The exercise: Restate word for word the lines beginning at the one that contains "The Blender code" and ending at the one that contains "record = json.load(file)"; include both and nothing else.
### Supplied entries ###
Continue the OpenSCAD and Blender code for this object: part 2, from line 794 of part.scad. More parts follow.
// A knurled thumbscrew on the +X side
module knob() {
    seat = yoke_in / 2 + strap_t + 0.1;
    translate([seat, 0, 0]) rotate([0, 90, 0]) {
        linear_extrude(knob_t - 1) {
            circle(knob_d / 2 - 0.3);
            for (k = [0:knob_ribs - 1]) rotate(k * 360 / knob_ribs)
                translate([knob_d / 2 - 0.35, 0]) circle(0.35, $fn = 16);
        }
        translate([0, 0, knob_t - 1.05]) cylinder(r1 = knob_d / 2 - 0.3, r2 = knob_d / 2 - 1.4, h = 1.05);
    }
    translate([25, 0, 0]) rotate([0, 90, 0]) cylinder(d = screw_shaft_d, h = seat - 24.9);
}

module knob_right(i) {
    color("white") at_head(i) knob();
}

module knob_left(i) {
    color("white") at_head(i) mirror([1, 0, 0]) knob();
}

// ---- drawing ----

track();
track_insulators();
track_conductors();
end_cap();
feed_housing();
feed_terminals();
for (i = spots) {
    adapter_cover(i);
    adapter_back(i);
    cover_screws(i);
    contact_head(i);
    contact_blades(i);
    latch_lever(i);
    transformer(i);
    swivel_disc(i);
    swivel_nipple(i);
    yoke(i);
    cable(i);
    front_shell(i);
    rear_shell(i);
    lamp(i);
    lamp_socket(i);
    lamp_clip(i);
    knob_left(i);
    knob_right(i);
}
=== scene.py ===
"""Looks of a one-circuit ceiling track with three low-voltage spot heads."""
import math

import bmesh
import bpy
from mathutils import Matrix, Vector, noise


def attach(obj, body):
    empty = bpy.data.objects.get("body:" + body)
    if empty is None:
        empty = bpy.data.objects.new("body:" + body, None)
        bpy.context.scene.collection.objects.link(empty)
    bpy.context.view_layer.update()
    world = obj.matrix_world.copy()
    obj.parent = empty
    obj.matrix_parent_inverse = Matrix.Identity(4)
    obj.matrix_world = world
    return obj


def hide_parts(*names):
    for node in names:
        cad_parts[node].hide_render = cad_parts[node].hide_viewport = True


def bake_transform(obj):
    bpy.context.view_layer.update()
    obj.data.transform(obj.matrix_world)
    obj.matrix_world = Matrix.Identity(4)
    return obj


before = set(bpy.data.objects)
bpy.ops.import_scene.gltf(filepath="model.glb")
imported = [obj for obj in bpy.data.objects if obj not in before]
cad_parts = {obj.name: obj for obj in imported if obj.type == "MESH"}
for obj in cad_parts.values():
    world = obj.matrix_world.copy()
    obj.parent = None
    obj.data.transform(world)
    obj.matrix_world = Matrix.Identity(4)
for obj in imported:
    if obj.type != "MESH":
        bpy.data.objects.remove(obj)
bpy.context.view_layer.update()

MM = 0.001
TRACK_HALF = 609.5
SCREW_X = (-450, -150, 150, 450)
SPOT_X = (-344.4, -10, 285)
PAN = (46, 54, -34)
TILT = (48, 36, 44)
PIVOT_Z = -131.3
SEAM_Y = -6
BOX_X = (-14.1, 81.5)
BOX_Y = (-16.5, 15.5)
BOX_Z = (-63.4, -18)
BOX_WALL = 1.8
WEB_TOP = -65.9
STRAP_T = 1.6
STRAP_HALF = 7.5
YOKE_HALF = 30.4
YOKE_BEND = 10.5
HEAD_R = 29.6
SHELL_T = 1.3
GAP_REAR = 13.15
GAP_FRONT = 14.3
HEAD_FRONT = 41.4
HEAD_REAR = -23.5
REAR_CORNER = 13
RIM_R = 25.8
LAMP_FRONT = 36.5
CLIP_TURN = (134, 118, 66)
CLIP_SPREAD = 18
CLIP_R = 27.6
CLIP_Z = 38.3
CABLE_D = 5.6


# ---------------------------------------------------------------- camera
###
### Supplied entries ###
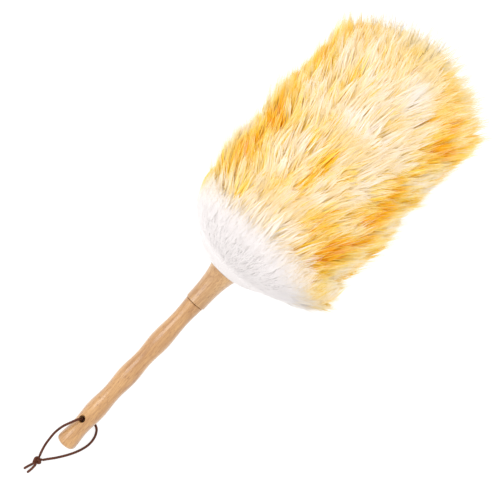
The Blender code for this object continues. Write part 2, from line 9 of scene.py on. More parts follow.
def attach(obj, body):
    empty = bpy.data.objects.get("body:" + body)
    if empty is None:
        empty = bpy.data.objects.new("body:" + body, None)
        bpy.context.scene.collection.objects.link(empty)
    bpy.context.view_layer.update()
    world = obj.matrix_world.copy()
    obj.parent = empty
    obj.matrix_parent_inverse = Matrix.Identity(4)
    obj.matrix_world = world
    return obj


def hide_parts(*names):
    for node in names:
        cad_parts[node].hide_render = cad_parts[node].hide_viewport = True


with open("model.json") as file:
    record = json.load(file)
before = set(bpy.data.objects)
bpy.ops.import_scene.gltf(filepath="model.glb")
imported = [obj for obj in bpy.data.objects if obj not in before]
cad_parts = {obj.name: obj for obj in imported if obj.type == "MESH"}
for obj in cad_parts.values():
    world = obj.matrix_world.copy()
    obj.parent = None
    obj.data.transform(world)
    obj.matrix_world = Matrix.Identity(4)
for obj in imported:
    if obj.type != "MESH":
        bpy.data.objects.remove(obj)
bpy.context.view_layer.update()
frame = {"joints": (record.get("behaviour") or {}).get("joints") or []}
###
Solution:
The Blender code for this object continues. Write part 2, from line 9 of scene.py on. More parts follow.
def attach(obj, body):
    empty = bpy.data.objects.get("body:" + body)
    if empty is None:
        empty = bpy.data.objects.new("body:" + body, None)
        bpy.context.scene.collection.objects.link(empty)
    bpy.context.view_layer.update()
    world = obj.matrix_world.copy()
    obj.parent = empty
    obj.matrix_parent_inverse = Matrix.Identity(4)
    obj.matrix_world = world
    return obj


def hide_parts(*names):
    for node in names:
        cad_parts[node].hide_render = cad_parts[node].hide_viewport = True


with open("model.json") as file:
    record = json.load(file)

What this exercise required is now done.